── MATERIAL PROVIDED ──

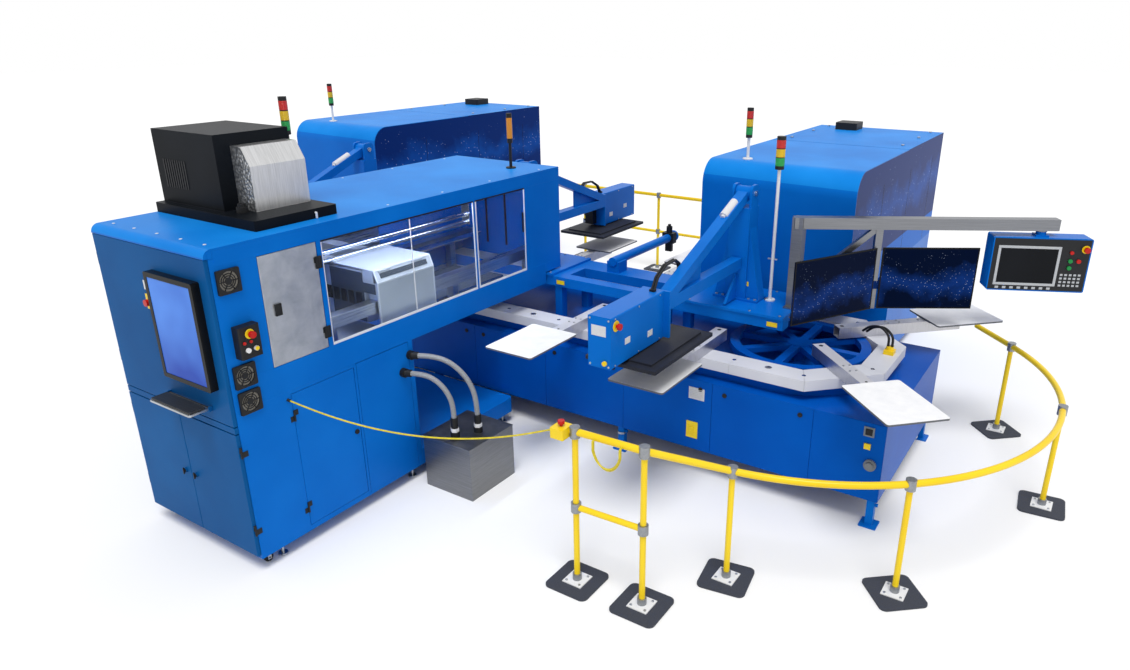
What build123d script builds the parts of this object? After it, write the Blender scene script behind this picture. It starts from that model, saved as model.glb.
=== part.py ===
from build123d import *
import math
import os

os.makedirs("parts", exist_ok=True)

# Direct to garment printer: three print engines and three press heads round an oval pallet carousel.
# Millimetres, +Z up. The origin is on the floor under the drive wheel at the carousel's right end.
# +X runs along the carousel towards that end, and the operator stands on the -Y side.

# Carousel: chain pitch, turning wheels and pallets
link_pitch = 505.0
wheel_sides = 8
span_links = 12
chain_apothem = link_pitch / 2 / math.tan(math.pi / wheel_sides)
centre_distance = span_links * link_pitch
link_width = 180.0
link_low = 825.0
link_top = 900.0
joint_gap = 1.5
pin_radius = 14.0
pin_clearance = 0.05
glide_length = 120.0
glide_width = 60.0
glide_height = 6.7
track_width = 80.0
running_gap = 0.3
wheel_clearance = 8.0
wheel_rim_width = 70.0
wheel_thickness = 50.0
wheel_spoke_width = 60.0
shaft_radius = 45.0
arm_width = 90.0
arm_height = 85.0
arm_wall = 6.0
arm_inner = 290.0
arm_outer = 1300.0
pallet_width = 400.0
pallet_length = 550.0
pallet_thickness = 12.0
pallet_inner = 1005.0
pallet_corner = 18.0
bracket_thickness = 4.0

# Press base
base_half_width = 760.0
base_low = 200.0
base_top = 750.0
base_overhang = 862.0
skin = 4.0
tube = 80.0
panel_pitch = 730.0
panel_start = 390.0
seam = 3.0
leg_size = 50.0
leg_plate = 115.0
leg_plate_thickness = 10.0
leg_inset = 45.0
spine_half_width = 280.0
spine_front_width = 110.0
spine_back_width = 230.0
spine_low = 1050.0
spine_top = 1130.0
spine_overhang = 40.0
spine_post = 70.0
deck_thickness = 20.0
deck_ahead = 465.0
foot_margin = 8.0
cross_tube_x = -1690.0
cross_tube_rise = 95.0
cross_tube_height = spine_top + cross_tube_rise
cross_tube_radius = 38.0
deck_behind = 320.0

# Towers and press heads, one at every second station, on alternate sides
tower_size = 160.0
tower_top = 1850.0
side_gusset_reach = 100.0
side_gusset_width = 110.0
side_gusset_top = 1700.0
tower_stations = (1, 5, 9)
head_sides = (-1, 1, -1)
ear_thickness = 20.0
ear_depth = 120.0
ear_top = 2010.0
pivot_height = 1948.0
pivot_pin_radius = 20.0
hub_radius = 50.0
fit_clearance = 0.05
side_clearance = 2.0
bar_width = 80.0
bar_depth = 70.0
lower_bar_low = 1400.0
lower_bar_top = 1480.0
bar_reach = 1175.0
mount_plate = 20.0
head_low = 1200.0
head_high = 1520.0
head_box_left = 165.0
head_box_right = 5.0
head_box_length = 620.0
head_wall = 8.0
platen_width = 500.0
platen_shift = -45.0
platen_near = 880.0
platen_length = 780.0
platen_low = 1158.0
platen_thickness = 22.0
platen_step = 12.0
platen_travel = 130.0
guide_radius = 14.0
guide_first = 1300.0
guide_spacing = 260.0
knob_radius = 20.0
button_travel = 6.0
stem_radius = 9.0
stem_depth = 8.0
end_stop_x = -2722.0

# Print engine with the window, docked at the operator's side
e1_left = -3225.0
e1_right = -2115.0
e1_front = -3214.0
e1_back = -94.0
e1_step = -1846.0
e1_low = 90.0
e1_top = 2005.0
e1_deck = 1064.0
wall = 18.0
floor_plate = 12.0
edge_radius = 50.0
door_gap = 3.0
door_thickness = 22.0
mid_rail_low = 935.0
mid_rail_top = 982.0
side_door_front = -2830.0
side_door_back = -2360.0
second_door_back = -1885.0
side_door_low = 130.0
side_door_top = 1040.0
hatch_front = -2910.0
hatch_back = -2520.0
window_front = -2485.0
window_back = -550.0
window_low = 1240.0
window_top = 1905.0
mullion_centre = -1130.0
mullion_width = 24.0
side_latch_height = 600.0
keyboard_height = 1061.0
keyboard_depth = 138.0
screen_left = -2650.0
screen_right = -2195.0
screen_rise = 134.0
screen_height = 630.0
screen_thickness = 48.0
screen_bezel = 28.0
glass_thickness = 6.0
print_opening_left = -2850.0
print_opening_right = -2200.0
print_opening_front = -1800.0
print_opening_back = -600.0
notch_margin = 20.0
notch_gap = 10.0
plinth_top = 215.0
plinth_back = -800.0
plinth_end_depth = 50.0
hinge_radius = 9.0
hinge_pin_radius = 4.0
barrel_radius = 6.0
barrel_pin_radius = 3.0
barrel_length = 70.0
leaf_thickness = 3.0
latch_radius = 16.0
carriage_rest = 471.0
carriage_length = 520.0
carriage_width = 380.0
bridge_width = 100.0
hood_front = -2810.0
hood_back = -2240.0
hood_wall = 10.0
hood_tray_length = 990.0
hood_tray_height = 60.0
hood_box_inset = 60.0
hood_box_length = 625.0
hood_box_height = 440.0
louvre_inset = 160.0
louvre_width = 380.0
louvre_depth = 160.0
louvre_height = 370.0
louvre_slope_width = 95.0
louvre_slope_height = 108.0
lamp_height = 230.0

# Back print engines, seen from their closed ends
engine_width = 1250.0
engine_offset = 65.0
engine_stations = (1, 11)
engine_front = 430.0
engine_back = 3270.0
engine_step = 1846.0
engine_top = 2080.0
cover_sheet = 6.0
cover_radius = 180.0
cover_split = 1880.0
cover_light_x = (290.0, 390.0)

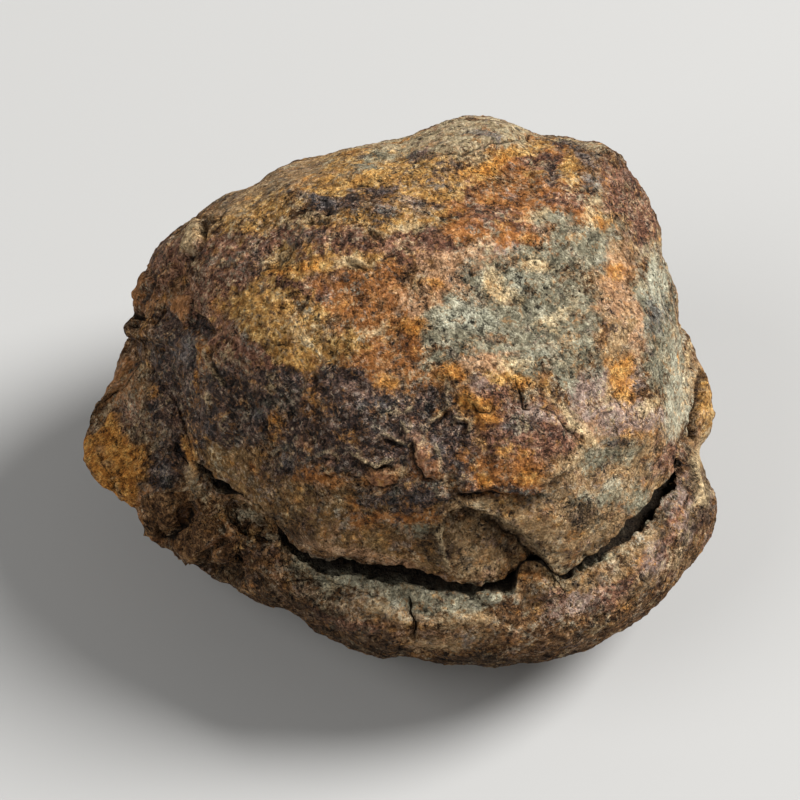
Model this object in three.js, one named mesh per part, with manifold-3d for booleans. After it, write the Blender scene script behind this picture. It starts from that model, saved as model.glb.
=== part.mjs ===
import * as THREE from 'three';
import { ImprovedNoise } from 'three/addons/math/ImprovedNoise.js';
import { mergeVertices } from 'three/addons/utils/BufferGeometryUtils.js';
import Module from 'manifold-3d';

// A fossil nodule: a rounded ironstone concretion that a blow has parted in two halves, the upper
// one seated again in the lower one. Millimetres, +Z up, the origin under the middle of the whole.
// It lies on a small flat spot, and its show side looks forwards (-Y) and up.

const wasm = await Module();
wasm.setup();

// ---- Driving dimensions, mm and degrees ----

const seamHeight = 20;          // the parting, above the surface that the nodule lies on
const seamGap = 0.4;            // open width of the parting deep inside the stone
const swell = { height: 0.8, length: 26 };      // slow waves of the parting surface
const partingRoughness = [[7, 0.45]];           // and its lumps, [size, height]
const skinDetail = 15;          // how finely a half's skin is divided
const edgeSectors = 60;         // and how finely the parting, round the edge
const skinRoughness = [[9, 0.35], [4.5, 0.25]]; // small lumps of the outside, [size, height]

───

WHAT IS BEING ASKED: Begin with the line containing "Model this object", end with the line containing "import Module from 'manifold-3d';", and repeat every line in that stretch exactly.

RESPONSE TO THIS TASK:
Model this object in three.js, one named mesh per part, with manifold-3d for booleans. After it, write the Blender scene script behind this picture. It starts from that model, saved as model.glb.
=== part.mjs ===
import * as THREE from 'three';
import { ImprovedNoise } from 'three/addons/math/ImprovedNoise.js';
import { mergeVertices } from 'three/addons/utils/BufferGeometryUtils.js';
import Module from 'manifold-3d';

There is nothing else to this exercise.